### Do this
Please give the listing again, word for word, with nothing left out.
------ Source excerpt
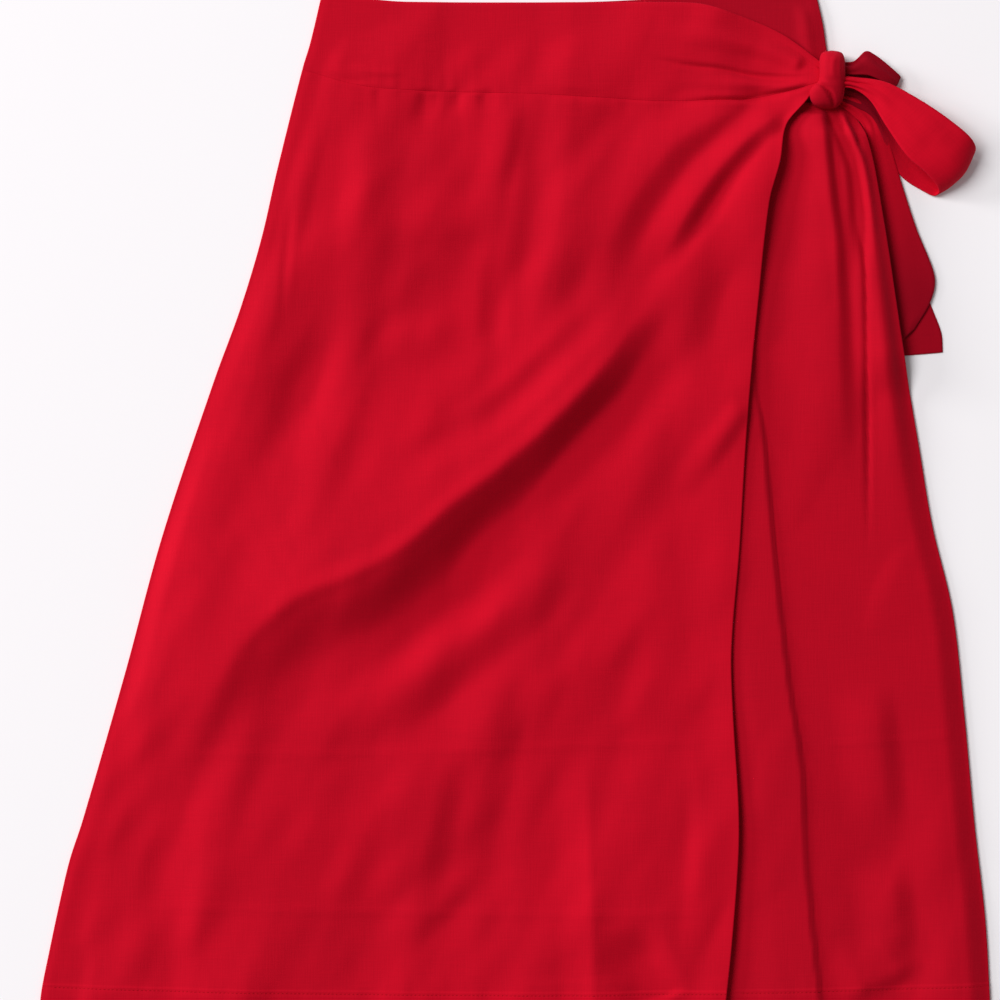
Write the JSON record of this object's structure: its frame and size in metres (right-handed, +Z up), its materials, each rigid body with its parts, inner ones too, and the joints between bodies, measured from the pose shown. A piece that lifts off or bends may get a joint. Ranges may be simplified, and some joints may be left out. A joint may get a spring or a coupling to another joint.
{
  "type": "wrap skirt",
  "caption": "Midi wrap skirt laid flat, its yoke drawn into a tied bow at one hip, with diagonal drape folds and pleats under the knot.",
  "frame": {"origin": "middle of the box that holds the laid-out skirt, on the surface it lies on", "axes": "+X to the side that the bow is on, +Y from hem to waist, +Z up from the surface to the front of the skirt"},
  "size_m": [0.7116, 0.773, 0.0239],
  "materials": {
    "skirt_cloth": "matt red linen-like plain weave with soft slubs",
    "tie_cloth": "the same red cloth, doubled and turned out"
  },
  "bodies": {
    "root": {"back_panel": "skirt_cloth", "back_yoke": "skirt_cloth", "inner_front_panel": "skirt_cloth", "inner_front_yoke": "skirt_cloth", "outer_front_panel": "skirt_cloth", "outer_front_yoke": "skirt_cloth", "tie_knot": "tie_cloth", "bow_loop_front": "tie_cloth", "bow_loop_rear": "tie_cloth", "tie_tail_upper": "tie_cloth", "tie_tail_lower": "tie_cloth"}
  },
  "joints": []
}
------------
### Exercise answer
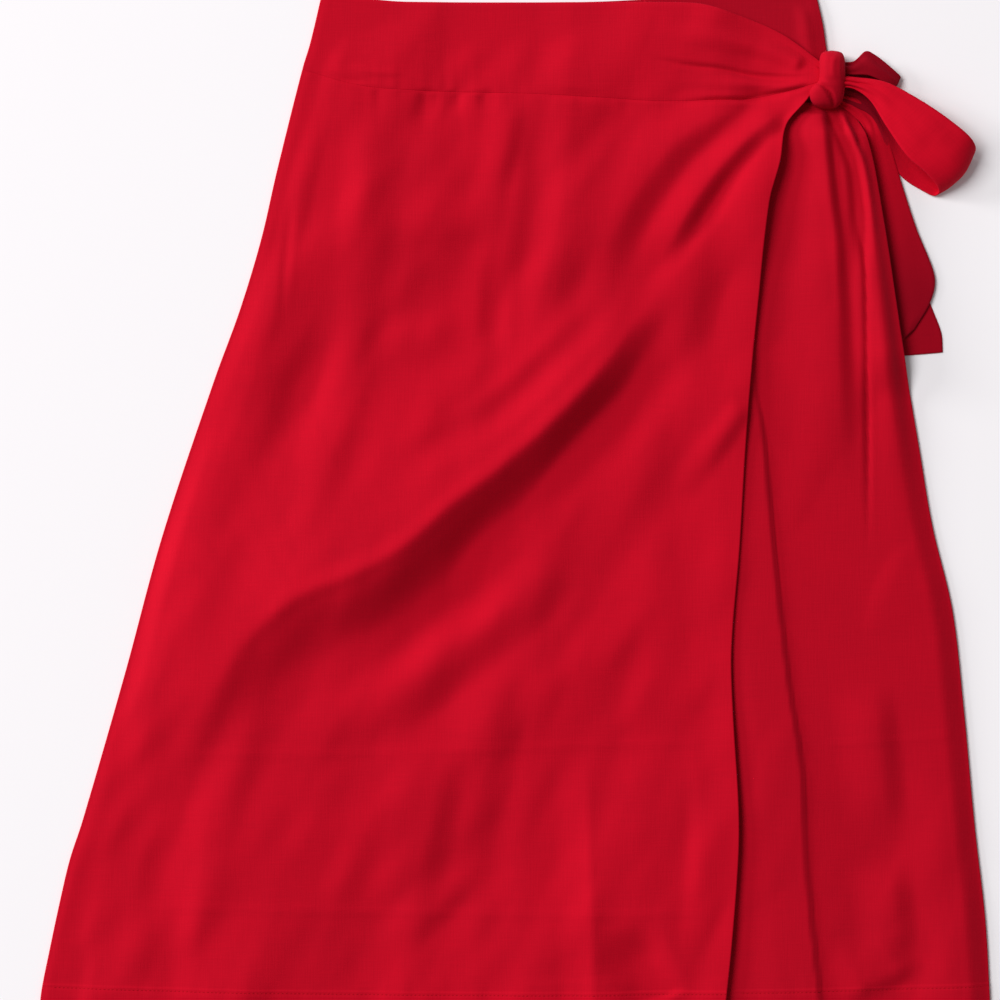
Write the JSON record of this object's structure: its frame and size in metres (right-handed, +Z up), its materials, each rigid body with its parts, inner ones too, and the joints between bodies, measured from the pose shown. A piece that lifts off or bends may get a joint. Ranges may be simplified, and some joints may be left out. A joint may get a spring or a coupling to another joint.
{
  "type": "wrap skirt",
  "caption": "Midi wrap skirt laid flat, its yoke drawn into a tied bow at one hip, with diagonal drape folds and pleats under the knot.",
  "frame": {"origin": "middle of the box that holds the laid-out skirt, on the surface it lies on", "axes": "+X to the side that the bow is on, +Y from hem to waist, +Z up from the surface to the front of the skirt"},
  "size_m": [0.7116, 0.773, 0.0239],
  "materials": {
    "skirt_cloth": "matt red linen-like plain weave with soft slubs",
    "tie_cloth": "the same red cloth, doubled and turned out"
  },
  "bodies": {
    "root": {"back_panel": "skirt_cloth", "back_yoke": "skirt_cloth", "inner_front_panel": "skirt_cloth", "inner_front_yoke": "skirt_cloth", "outer_front_panel": "skirt_cloth", "outer_front_yoke": "skirt_cloth", "tie_knot": "tie_cloth", "bow_loop_front": "tie_cloth", "bow_loop_rear": "tie_cloth", "tie_tail_upper": "tie_cloth", "tie_tail_lower": "tie_cloth"}
  },
  "joints": []
}